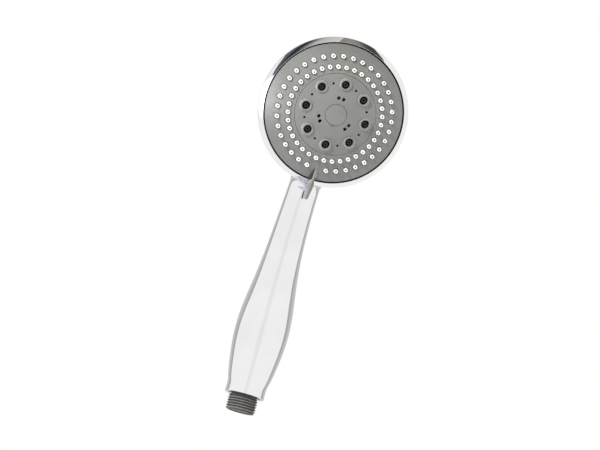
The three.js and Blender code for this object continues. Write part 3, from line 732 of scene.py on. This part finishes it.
def waterway_tube():
    """Thread, flange with its O-ring groove, and the bent tube up to the spigot in the head."""
    segments = 144
    shape = Shape()
    angle = angles(segments)

    def level(radius, z):
        across = np.column_stack([np.cos(angle), np.sin(angle)])
        return shape.ring(across * np.broadcast_to(radius, segments)[:, None], z)

    rows = [level(TUBE_BORE_R, INLET_DEPTH), level(INLET_R, INLET_DEPTH)]
    rows += [level(INLET_R, 0.35), level(INLET_R + 0.3, 0)]
    rows += [level(thread_radius(angle, 0) - 0.25, 0)]
    rows += [level(thread_radius(angle, z), z) for z in np.arange(0.2, THREAD_LENGTH, 0.11)]
    flange_z = SHELL_Z + GAP
    collar = rounded([
        (THREAD_MINOR_R - 0.1, THREAD_LENGTH + 0.1, 0), (THREAD_MINOR_R - 0.1, flange_z, 0.3),
        (FLANGE_R, flange_z, 0.3), (FLANGE_R, GROOVE_BOTTOM, 0.1),
        (GROOVE_R, GROOVE_BOTTOM, 0.1), (GROOVE_R, GROOVE_TOP, 0.1),
        (FLANGE_R, GROOVE_TOP, 0.1), (FLANGE_R, FLANGE_TOP, 0.3), (TUBE_R, FLANGE_TOP, 0)])
    rows += [level(r, z) for r, z in collar]
    start, knee, end = (
        CENTER + AXES @ np.array([0, y, SOCKET_Z])
        for y in (TUBE_TURNED_Y, SPIGOT_Y, SPIGOT_END_Y))
    bent = [(0, float(neck_offset(z)), z) for z in (95, 115, 135, 150, 160)]
    line = smooth_line([(0, 0, FLANGE_TOP), (0, 0, 60), *bent, start, knee, end], 120)
    walk = np.linalg.norm(line - knee, axis=1) * np.sign((line - knee) @ (end - knee))
    rows += tube_rows(shape, line, np.where(walk < 0, TUBE_R, SPIGOT_R), segments)[1:]
    rows += tube_rows(shape, line, np.full(len(line), TUBE_BORE_R - 0.3), segments)[::-1]
    shape.skin(rows + rows[:1])
    return shape.mesh("threaded_waterway", HANDLE, 40)


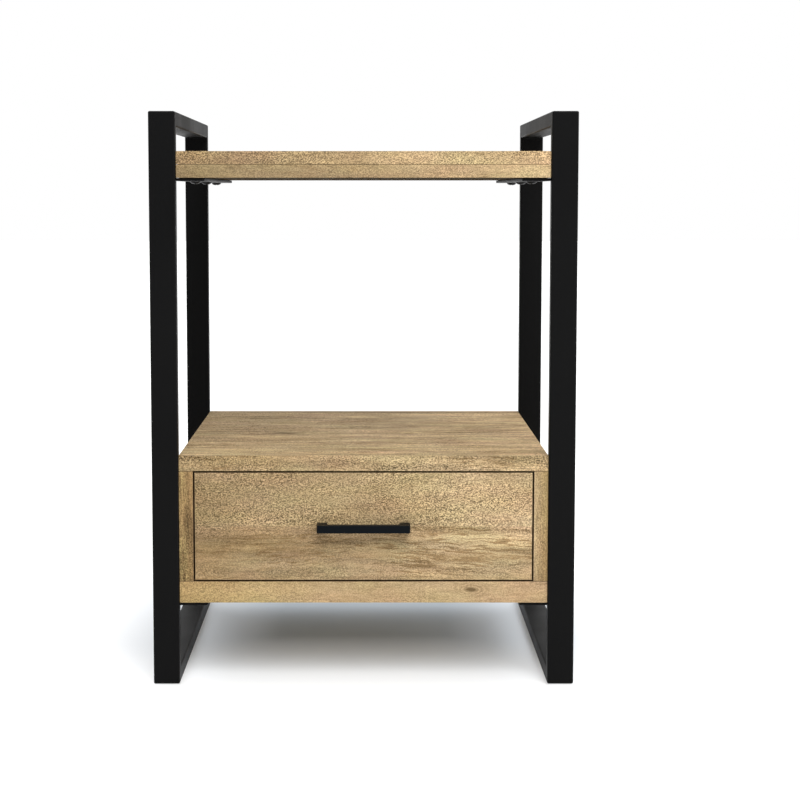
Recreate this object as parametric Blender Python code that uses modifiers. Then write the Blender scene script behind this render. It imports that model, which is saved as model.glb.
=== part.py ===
"""Side table with one drawer: two welded steel frames carry a solid-wood top and a drawer cabinet.

Metres, +Z up, +X to the right, the drawer opens towards -Y. The origin is on the floor, under the
middle of the whole object, handle included. Run with blender --background --python part.py.
"""

import math

import bmesh
import bpy
from mathutils import Matrix, Vector

# Overall sizes
OVERALL_WIDTH = 0.450
FRAME_DEPTH = 0.450
OVERALL_HEIGHT = 0.610

# Clearances
FIT_GAP = 0.0003  # between pieces that touch, are glued or are welded
REVEAL = 0.0015  # the visible gap round the inset drawer front
GROOVE_GAP = 0.0003

# Rectangular steel tube of the side frames; its flat, wide side faces forwards
TUBE_WIDTH = 0.028
TUBE_THICKNESS = 0.016
TUBE_WALL = 0.0015
TUBE_CORNER = 0.002
MITRE_CUTTER = 0.112  # side of the cube that cuts a mitre, well over the tube's width

# Push-in glides under the foot rails
GLIDE_HEIGHT = 0.0008
GLIDE_RADIUS = 0.0075
GLIDE_STEM_RADIUS = 0.004
GLIDE_STEM_LENGTH = 0.006
GLIDE_INSET = 0.034  # from the front or back of the frame to the glide's centre

# Flat bars welded inside each frame, which the wood rests on and is screwed to
BAR_WIDTH = 0.030
BAR_THICKNESS = 0.003
BAR_SETBACK = 0.006  # from the front or back of the frame
BAR_SCREW_INSET = 0.072  # from the front or back of the frame to the outer screws

# Wood: top board of two glued layers, and the cabinet's panels
WOOD_SETBACK = 0.0035  # the wood's front and back edges behind the frame's
WOOD_EDGE = 0.0007  # eased edges
TOP_DROP = 0.0415  # top of the frame down to the top board's face
TOP_LAYER = 0.0138
CABINET_UNDERSIDE = 0.0885
CABINET_BOTTOM = 0.0232
DRAWER_OPENING = 0.1188
CABINET_TOP = 0.0168
CABINET_SIDE = 0.0152
CABINET_BACK = 0.006
BACK_INSET = 0.003  # the back panel's face inside the back edges

# Drawer
DRAWER_FRONT = 0.018
DRAWER_SIDE = 0.012
DRAWER_BOTTOM = 0.005
DRAWER_BOTTOM_RISE = 0.010  # lower edge of the sides up to the bottom panel
DRAWER_GROOVE = 0.005
DRAWER_FLOOR_CLEARANCE = 0.012  # under the drawer's sides
DRAWER_HEAD_CLEARANCE = 0.016  # over the drawer's sides

# Telescopic slides, one pair of three nested channels, drawn with the drawer shut
SLIDE_SPACE = 0.0127  # between the cabinet's side and the drawer's side
SLIDE_SHEET = 0.0012
SLIDE_HEIGHT = 0.036
SLIDE_BALL_GAP = 0.0026  # between nested flanges
SLIDE_LIP = 0.0014
SLIDE_WEB_CLEARANCE = 0.0007  # between a screw head and the next channel
SLIDE_MIDDLE_CLEARANCE = 0.0017  # middle channel to the drawer's side
SLIDE_OUTER_CLEARANCE = 0.0024  # cabinet channel to the drawer's side
SLIDE_REAR_CLEARANCE = 0.012
SLIDE_SCREW_INSET = 0.045

# Square bar handle on two posts
HANDLE_LENGTH = 0.099
HANDLE_BAR = 0.0084
HANDLE_POST = 0.011
HANDLE_PROJECTION = 0.021
HANDLE_SCREW_GRIP = 0.007  # screw length inside the post
HANDLE_EDGE = 0.0007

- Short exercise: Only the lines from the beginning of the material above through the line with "angle = angles(segments)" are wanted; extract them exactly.

- Result:
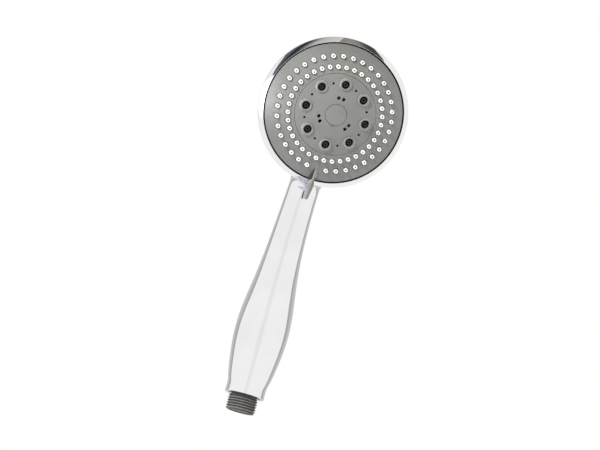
The three.js and Blender code for this object continues. Write part 3, from line 732 of scene.py on. This part finishes it.
def waterway_tube():
    """Thread, flange with its O-ring groove, and the bent tube up to the spigot in the head."""
    segments = 144
    shape = Shape()
    angle = angles(segments)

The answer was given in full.